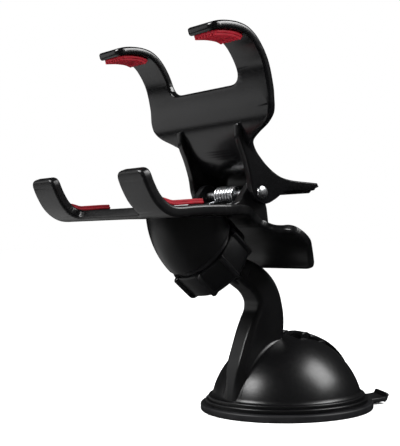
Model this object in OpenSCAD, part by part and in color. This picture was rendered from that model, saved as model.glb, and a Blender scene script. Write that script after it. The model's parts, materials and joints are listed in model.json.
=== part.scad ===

==========

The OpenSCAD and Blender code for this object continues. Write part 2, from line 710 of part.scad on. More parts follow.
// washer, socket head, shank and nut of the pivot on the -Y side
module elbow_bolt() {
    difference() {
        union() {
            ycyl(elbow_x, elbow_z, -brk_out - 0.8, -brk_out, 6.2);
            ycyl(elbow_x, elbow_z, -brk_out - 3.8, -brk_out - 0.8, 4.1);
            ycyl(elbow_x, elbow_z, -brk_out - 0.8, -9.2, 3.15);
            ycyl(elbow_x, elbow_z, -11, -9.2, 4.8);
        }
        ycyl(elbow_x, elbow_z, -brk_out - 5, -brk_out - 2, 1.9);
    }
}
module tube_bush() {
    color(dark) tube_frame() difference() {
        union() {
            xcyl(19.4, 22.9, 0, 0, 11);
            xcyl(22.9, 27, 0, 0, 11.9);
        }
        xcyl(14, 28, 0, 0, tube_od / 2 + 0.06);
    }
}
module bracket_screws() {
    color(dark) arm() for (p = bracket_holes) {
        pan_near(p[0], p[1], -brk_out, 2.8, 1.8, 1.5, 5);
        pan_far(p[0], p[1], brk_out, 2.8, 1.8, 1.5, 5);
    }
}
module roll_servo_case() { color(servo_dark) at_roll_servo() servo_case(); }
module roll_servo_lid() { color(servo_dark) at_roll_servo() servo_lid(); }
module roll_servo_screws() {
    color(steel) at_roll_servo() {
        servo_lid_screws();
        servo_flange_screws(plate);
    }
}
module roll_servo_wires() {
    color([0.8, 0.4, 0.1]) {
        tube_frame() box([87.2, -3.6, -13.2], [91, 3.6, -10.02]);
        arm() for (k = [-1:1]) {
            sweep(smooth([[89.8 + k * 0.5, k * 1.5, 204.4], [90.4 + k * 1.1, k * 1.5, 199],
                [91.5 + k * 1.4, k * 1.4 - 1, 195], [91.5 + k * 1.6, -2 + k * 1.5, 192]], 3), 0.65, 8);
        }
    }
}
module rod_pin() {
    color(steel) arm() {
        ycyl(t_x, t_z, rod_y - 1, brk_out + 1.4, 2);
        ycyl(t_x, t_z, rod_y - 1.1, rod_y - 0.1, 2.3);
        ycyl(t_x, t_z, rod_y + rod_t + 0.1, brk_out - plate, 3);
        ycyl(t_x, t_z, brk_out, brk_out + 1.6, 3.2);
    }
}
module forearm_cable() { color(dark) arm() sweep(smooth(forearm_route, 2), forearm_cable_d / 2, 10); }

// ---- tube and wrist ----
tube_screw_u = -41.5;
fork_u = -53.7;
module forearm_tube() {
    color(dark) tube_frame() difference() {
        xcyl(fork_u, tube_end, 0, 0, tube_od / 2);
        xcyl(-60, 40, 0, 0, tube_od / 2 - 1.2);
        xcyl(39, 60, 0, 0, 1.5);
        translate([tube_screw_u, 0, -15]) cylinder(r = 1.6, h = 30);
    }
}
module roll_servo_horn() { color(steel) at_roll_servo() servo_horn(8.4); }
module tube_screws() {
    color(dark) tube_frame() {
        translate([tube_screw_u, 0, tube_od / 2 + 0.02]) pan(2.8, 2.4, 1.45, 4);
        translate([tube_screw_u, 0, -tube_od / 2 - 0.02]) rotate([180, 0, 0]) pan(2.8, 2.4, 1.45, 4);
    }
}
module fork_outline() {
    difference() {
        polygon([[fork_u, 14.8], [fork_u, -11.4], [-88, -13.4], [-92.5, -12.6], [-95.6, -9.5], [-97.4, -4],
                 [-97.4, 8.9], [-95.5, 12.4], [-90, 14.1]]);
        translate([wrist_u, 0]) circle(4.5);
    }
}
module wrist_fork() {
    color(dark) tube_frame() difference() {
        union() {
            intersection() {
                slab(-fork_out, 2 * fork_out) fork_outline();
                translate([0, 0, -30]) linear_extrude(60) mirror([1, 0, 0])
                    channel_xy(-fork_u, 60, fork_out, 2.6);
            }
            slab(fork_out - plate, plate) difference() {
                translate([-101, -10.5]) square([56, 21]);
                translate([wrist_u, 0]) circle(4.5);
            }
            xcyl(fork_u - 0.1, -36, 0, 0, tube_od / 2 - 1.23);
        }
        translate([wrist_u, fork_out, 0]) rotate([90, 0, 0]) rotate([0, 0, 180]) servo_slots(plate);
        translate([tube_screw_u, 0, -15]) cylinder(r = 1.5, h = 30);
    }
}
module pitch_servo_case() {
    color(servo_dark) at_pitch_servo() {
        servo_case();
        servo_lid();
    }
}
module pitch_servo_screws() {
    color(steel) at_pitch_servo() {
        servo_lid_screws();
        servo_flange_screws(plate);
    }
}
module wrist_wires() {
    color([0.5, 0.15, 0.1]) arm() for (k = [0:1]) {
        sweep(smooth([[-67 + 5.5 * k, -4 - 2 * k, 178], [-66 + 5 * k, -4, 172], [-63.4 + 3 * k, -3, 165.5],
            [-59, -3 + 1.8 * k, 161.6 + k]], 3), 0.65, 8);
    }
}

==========

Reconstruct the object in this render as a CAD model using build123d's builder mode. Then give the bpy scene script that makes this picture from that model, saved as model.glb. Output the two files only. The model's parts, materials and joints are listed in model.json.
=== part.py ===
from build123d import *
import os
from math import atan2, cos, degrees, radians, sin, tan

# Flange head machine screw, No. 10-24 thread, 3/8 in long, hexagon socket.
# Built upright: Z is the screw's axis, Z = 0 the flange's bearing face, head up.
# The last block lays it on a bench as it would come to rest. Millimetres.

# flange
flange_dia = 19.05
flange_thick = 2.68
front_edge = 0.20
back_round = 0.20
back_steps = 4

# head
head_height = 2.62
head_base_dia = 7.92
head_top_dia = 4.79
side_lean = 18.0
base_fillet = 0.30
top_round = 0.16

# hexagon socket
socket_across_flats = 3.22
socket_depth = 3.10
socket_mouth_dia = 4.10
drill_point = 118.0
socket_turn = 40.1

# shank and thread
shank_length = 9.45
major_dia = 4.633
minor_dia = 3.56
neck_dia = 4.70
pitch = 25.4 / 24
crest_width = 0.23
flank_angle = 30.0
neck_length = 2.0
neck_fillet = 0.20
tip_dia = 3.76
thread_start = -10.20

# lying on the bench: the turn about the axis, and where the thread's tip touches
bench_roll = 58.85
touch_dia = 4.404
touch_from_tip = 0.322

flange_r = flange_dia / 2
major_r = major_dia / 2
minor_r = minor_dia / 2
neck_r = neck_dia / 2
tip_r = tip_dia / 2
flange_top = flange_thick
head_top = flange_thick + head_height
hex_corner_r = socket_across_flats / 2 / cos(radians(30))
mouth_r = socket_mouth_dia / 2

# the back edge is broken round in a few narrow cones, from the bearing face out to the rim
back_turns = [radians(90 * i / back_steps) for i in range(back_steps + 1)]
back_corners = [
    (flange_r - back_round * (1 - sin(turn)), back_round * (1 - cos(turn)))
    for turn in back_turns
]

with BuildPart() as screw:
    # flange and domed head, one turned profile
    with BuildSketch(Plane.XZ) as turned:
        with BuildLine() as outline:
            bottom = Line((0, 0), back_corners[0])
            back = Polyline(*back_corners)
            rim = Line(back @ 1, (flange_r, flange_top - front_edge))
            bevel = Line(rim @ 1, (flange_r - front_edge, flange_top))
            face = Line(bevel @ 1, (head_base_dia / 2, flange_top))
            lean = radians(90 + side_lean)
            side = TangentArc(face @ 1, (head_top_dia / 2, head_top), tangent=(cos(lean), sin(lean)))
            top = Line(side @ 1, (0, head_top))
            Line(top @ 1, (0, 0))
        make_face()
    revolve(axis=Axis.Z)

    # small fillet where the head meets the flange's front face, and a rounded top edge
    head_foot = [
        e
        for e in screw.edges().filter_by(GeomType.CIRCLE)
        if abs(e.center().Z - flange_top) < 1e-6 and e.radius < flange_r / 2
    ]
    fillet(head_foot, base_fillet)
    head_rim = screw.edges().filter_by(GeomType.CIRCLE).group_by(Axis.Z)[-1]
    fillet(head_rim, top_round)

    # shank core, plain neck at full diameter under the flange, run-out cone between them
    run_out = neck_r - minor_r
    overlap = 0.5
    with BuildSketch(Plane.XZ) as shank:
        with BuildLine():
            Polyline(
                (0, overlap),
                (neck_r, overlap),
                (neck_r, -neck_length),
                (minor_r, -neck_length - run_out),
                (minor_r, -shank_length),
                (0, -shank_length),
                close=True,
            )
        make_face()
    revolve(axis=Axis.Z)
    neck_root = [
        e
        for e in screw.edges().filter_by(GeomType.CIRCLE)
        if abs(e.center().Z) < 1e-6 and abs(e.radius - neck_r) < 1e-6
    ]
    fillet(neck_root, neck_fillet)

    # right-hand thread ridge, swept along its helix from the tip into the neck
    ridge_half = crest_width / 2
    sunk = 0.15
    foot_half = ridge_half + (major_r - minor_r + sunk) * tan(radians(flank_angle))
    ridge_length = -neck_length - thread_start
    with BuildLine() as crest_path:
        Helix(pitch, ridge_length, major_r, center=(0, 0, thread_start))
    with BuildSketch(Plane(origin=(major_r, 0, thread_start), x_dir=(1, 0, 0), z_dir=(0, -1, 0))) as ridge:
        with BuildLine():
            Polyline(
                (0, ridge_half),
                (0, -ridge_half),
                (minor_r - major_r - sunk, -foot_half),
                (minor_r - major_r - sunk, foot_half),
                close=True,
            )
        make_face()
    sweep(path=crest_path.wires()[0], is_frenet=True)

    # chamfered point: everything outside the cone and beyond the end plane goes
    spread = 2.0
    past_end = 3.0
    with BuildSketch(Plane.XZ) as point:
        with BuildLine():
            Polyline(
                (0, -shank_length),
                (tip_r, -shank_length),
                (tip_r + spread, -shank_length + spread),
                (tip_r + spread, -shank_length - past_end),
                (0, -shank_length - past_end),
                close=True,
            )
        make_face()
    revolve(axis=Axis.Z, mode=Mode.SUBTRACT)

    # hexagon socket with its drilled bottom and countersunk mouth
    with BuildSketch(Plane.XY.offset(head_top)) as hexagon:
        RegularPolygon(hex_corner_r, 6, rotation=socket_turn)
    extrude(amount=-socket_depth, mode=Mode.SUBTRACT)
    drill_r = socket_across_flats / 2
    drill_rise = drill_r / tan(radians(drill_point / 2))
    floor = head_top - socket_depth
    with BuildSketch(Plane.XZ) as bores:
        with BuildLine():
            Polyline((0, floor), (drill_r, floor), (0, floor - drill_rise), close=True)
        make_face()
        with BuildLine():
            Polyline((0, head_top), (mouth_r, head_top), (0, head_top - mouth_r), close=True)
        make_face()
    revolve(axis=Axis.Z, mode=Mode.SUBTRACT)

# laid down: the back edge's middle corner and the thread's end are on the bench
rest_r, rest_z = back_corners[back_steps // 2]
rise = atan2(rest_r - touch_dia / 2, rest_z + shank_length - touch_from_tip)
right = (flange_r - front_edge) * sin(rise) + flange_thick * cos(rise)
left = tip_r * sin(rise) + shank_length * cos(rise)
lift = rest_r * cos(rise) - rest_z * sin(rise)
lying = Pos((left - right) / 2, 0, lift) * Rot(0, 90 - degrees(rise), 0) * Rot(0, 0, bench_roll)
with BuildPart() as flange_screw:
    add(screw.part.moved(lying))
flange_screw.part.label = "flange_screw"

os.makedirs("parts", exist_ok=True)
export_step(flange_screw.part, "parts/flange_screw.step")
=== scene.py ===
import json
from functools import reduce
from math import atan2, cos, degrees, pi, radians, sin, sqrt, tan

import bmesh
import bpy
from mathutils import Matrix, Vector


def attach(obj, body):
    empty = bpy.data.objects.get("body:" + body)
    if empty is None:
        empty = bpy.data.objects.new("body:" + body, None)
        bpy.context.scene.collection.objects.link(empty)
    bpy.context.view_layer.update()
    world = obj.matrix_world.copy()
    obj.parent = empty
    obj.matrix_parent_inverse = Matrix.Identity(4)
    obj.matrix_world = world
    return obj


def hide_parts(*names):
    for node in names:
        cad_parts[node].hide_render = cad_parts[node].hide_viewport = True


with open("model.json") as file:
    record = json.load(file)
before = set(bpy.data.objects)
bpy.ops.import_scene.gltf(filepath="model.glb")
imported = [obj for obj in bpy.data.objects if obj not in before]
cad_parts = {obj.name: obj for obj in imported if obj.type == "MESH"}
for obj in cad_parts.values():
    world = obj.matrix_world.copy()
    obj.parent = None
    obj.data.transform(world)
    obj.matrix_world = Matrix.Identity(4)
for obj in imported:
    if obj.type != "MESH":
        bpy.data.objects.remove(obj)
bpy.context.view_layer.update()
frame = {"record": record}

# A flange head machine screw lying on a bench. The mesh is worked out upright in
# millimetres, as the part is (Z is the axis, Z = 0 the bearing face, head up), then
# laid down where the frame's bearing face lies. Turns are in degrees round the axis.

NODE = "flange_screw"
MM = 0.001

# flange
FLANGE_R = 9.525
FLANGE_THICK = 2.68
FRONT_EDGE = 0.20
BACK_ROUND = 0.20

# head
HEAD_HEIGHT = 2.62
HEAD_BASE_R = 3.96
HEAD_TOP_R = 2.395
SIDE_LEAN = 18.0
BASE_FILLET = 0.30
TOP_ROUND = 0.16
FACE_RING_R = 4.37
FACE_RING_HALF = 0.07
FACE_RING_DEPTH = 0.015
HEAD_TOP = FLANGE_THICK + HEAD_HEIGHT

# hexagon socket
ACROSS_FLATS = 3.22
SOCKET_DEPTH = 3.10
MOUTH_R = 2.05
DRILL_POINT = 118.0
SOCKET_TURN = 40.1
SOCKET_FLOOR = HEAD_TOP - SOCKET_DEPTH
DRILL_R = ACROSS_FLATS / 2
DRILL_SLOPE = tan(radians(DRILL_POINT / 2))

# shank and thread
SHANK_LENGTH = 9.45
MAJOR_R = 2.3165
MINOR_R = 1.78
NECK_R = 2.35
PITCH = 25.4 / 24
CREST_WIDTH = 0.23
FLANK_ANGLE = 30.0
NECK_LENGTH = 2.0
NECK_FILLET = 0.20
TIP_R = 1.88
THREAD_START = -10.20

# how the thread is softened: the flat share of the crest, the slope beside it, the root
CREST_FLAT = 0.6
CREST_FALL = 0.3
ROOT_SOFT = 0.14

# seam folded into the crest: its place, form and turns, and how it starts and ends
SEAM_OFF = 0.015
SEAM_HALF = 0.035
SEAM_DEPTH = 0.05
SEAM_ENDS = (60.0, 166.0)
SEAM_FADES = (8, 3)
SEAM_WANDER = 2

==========

▶ **Work instructions**: Each line from the one containing "record = json.load(file)" through the one containing "SEAM_WANDER = 2" must be retyped exactly, the first and last of these included.

▶ **Output of the task**:
    record = json.load(file)
before = set(bpy.data.objects)
bpy.ops.import_scene.gltf(filepath="model.glb")
imported = [obj for obj in bpy.data.objects if obj not in before]
cad_parts = {obj.name: obj for obj in imported if obj.type == "MESH"}
for obj in cad_parts.values():
    world = obj.matrix_world.copy()
    obj.parent = None
    obj.data.transform(world)
    obj.matrix_world = Matrix.Identity(4)
for obj in imported:
    if obj.type != "MESH":
        bpy.data.objects.remove(obj)
bpy.context.view_layer.update()
frame = {"record": record}

# A flange head machine screw lying on a bench. The mesh is worked out upright in
# millimetres, as the part is (Z is the axis, Z = 0 the bearing face, head up), then
# laid down where the frame's bearing face lies. Turns are in degrees round the axis.

NODE = "flange_screw"
MM = 0.001

# flange
FLANGE_R = 9.525
FLANGE_THICK = 2.68
FRONT_EDGE = 0.20
BACK_ROUND = 0.20

# head
HEAD_HEIGHT = 2.62
HEAD_BASE_R = 3.96
HEAD_TOP_R = 2.395
SIDE_LEAN = 18.0
BASE_FILLET = 0.30
TOP_ROUND = 0.16
FACE_RING_R = 4.37
FACE_RING_HALF = 0.07
FACE_RING_DEPTH = 0.015
HEAD_TOP = FLANGE_THICK + HEAD_HEIGHT

# hexagon socket
ACROSS_FLATS = 3.22
SOCKET_DEPTH = 3.10
MOUTH_R = 2.05
DRILL_POINT = 118.0
SOCKET_TURN = 40.1
SOCKET_FLOOR = HEAD_TOP - SOCKET_DEPTH
DRILL_R = ACROSS_FLATS / 2
DRILL_SLOPE = tan(radians(DRILL_POINT / 2))

# shank and thread
SHANK_LENGTH = 9.45
MAJOR_R = 2.3165
MINOR_R = 1.78
NECK_R = 2.35
PITCH = 25.4 / 24
CREST_WIDTH = 0.23
FLANK_ANGLE = 30.0
NECK_LENGTH = 2.0
NECK_FILLET = 0.20
TIP_R = 1.88
THREAD_START = -10.20

# how the thread is softened: the flat share of the crest, the slope beside it, the root
CREST_FLAT = 0.6
CREST_FALL = 0.3
ROOT_SOFT = 0.14

# seam folded into the crest: its place, form and turns, and how it starts and ends
SEAM_OFF = 0.015
SEAM_HALF = 0.035
SEAM_DEPTH = 0.05
SEAM_ENDS = (60.0, 166.0)
SEAM_FADES = (8, 3)
SEAM_WANDER = 2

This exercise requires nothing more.